I knew plenty of bores who would get up early in the morning just to tell you about the crap mundanity of their lives. They do it with passion. Father Austin needed to be passionate about boilers, raffle tickets and car insurance. There were two other elements that seemed fun to try. No eye contact. I love that. Really boring people don't care if you're listening. If you leave the room they'll carry on regardless. That's a fun quality to play. Lastly, the cracked voice. Another way to inflict pain on the listener. Father Austin Purcell was created in 10 minutes in a toilet on the second floor of an office in Regent Street. There were almost no changes to him from then to recording.

I rehearsed with Dermot, Ardel and Frank in London. They were lovely but exhausted. It was near the end of their recording schedule and they were knackered. I remember Frank missing one of his feed lines. 'FECK' he shouted 'Sorry darlings' - made me laugh.

The recording was at the ITV studios on the South Bank. I passing Graham Norton in the corridor - he's tiny - and later Mystic Meg the astrologer carrying her wig on a dummy in front of her. Weird. If her hair is fake how could she be telling the truth about the future!


Liar.


Recording is a long slow process - 2hrs or so for the 24 minute episode. I was ushered past the studio audience to storeroom set behind the main sitting room. The audience could only see us on the monitors and I couldn't see them at all from where we were but the laughs were big. Next, we did the sitting room scene and I think it was Graham who asked me to add the 'Ah, it's yourself' line. It got a massive response and I was pretty sure they'd trim it in the edit but they didn't. A mark of their generosity.


We returned to the cupboard set and they asked me to improvise so they could run the titles over my rambling. They gave me a starting point 'What's your favourite humming noise?' and left me to do the rest. It was fun.



Animals were killed in the making of this video


A few years back I decided to revive Father Austin and try him out on the stand up circuit. I wrote about 40 minutes of material, created Arse Biscuits - a pub quiz in the Father Ted style and produced a series of videos called Cook Like a Priest which you can have a look at. My thanks to the producers, who did not sue my ass. In my defense, I never made much more than petrol money. Thanks too to Polly and the kids for taking for granted that her husband and their father spent a lot of time dressed as a priest. It can't have been easy.

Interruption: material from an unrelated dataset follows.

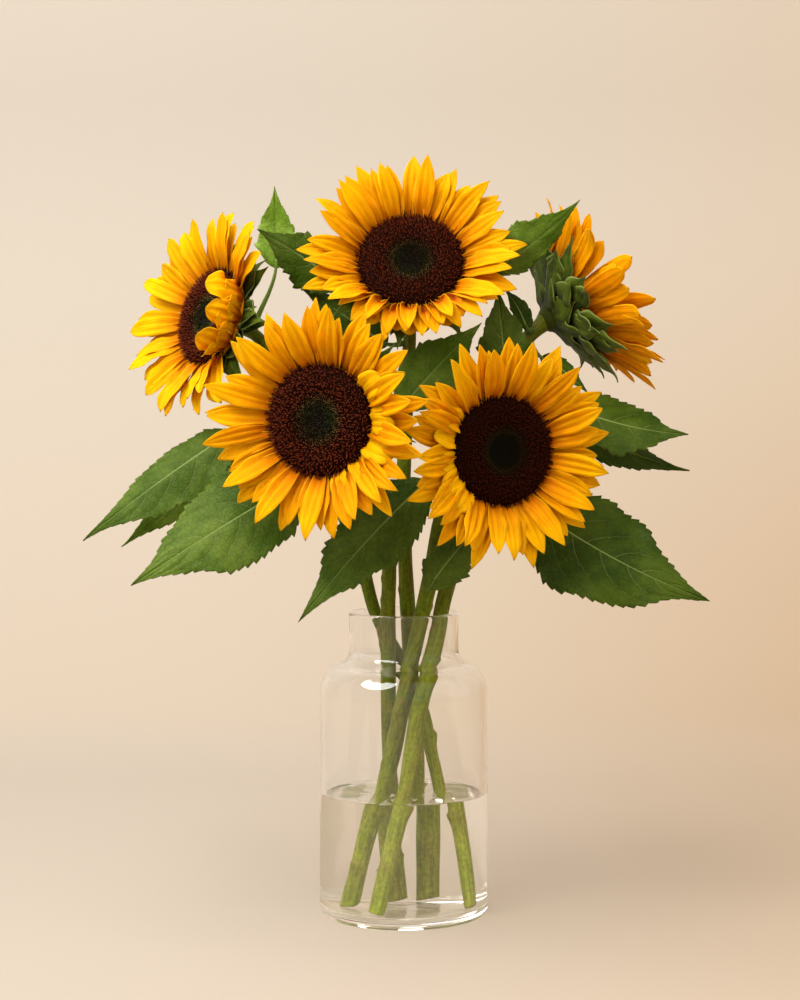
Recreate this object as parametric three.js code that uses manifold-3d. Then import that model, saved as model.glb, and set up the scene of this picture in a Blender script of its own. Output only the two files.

I've done plenty of TV over the years but those 3 scenes in one half of an episode of Father Ted outshine them all. Good is good. It lasts. We need the average stuff to fill out the schedule but when the perfect thing comes along - you got to work it baby. Don't let it go.


Better to be a small part of something perfect than a big part of something shite.


I was struck by the generosity of the cast and writers. Being fed additional jokes on the hop was fantastic. Not just because of the trust they put in me but because they are amazing writers. If rumours of a musical are true then I wish them the best - how cool to pull that off.